Maqsood Hayat Pakistan Institute of Engineering and Applied Sciences
Artif Intell Med 2017 05 10;78:14-22. Epub 2017 May 10.
Department of Computer Science, Abdul Wali Khan University, Mardan, Pakistan. Electronic address:
Golgi is one of the core proteins of a cell, constitutes in both plants and animals, which is involved in protein synthesis. Golgi is responsible for receiving and processing the macromolecules and trafficking of newly processed protein to its intended destination. Dysfunction in Golgi protein is expected to cause many neurodegenerative and inherited diseases that may be cured well if they are detected effectively and timely. Golgi protein is categorized into two parts cis-Golgi and trans-Golgi. The identification of Golgi protein via direct method is very hard due to limited available recognized structures. Therefore, the researchers divert their attention toward the sequences from structures. However, owing to technological advancement, exploration of huge amount of sequences was reported in the databases. So recognition of large amount of unprocessed data using conventional methods is very difficult. Therefore, the concept of intelligence was incorporated with computational model. Intelligence based computational model obtained reasonable results, but the gap of improvement is still under consideration. In this regard, an intelligent automatic recognition model is developed in order to enhance the true classification rate of sub-Golgi proteins. In this approach, discrete and evolutionary feature extraction methods are applied on the benchmark Golgi protein datasets to excerpt salient, propound and variant numerical descriptors. After that, an oversampling technique Syntactic Minority over Sampling Technique is employed to balance the data. Hybrid spaces are also generated with combination of these feature spaces. Further, Fisher feature selection method is utilized to reduce the extra noisy and redundant features from feature vector.

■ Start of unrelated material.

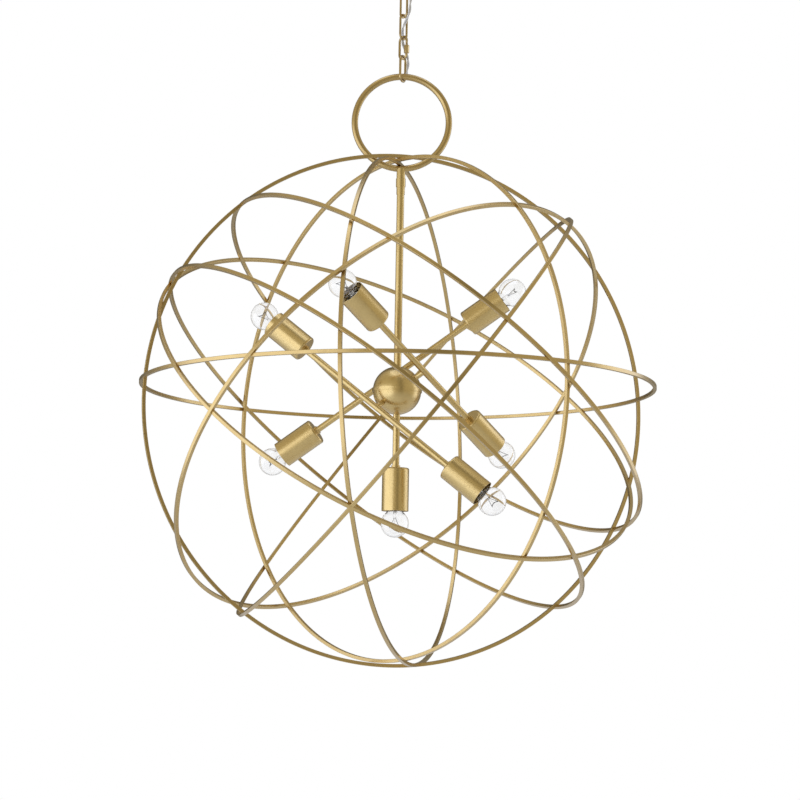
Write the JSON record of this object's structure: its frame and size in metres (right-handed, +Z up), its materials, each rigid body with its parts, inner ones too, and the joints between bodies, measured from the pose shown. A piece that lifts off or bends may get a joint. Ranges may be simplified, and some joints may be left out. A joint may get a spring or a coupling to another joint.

Finally, k-nearest neighbor algorithm is used as learning hypothesis. Three distinct cross validation tests are used to examine the stability and efficiency of the proposed model. The predicted outcomes of proposed model are better than the existing models in the literature so far. Finally, it is anticipated that the proposed model will provide the foundation to pharmaceutical industry in drug design and research community to innovate new ideas in the area of computational biology and bioinformatics.